In other words, as “transparent” as a typeface may be, it will always operate supraliminally, transmitting information that is in front of our eyes but which goes unnoticed. Typography is like a magic trick: everything happens in plain sight but we do not realise it is happening.
There are also unwritten conventions on the associations we make between typefaces and a large number of everyday situations. There are contexts in which we perceive values of reliability, tradition and a certain neutrality, which in turn suggest a historical legacy. These typefaces are those that remind us of Roman inscriptions engraved in stone or ancient manuscripts, transmitting confidence and longevity. For instance, we associate traditional Roman typefaces like Times New Roman with serious newspapers, so texts built from these models give us the impression that we are reading rigorous and credible writing. Quite the opposite effect to a text that uses the well known Comic Sans.
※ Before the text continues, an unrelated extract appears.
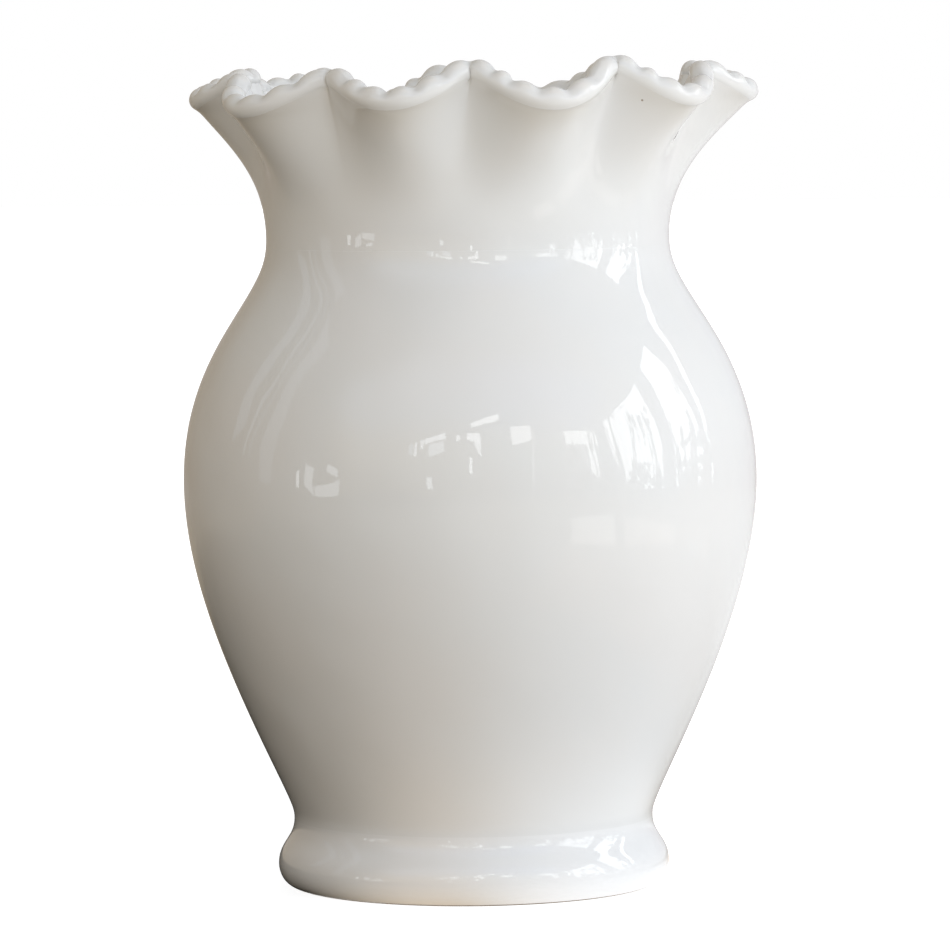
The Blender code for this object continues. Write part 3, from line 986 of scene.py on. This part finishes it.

In her book The Type Taster, the British designer and educator Sarah Hyndman argues that “typography is a time machine” due to its evocative power. In the book, she conducts a whole series of experiments — many of which can still be done through her website — of a more recreational than scientific nature, in order to try to ascertain what kinds of emotions are elicited by various letter types, “but also so that people have fun and think about typography”.
The only truly scientific evidence on the subject is very basic: “Curved forms are considered to be tranquil, while angular ones evoke anxiety. Balanced unsloped letters seem static and sloped ones appear to be in movement”. These conclusions relate to the natural environment, in which irregular shapes are dangerous or aggressive, while rounded ones are safe and friendly.
They are questions that relate to basic survival instincts, but we also have affective and emotional reactions that are determined by our experience and memory. The majority of these mental constructions are of cultural origin and, therefore, shared with a group. However, there are emotions that are unique to us, like memories from childhood or certain traumatic events. If typography was present in these circumstances, our emotions are reproduced when we see it again.
Sarah Hyndman argues that when we are faced with typography, we rarely do so in neutral contexts. Everyday acts of reading tend to be loaded with impulses from a wide variety of sources. She also says that “our ability to absorb information simultaneously through several senses increases our reaction speed when it comes to judging situations and acting accordingly”. It is also a question of survival. According to Sarah Hyndman, “Our most powerful memories are multi-sensory”, so the associations we create with typography in this kind of situation evoke more powerful feelings and sensations.
We are sensitive and literate beings, so typography will always affect us to a greater or lesser extent. We belong to a particular cultural environment and can even identify ourselves with a given letter type. We are able to perceive more typographical subtleties than we think, and we only need to pay more attention to our typographical context. It’s easy. We live inside a giant book.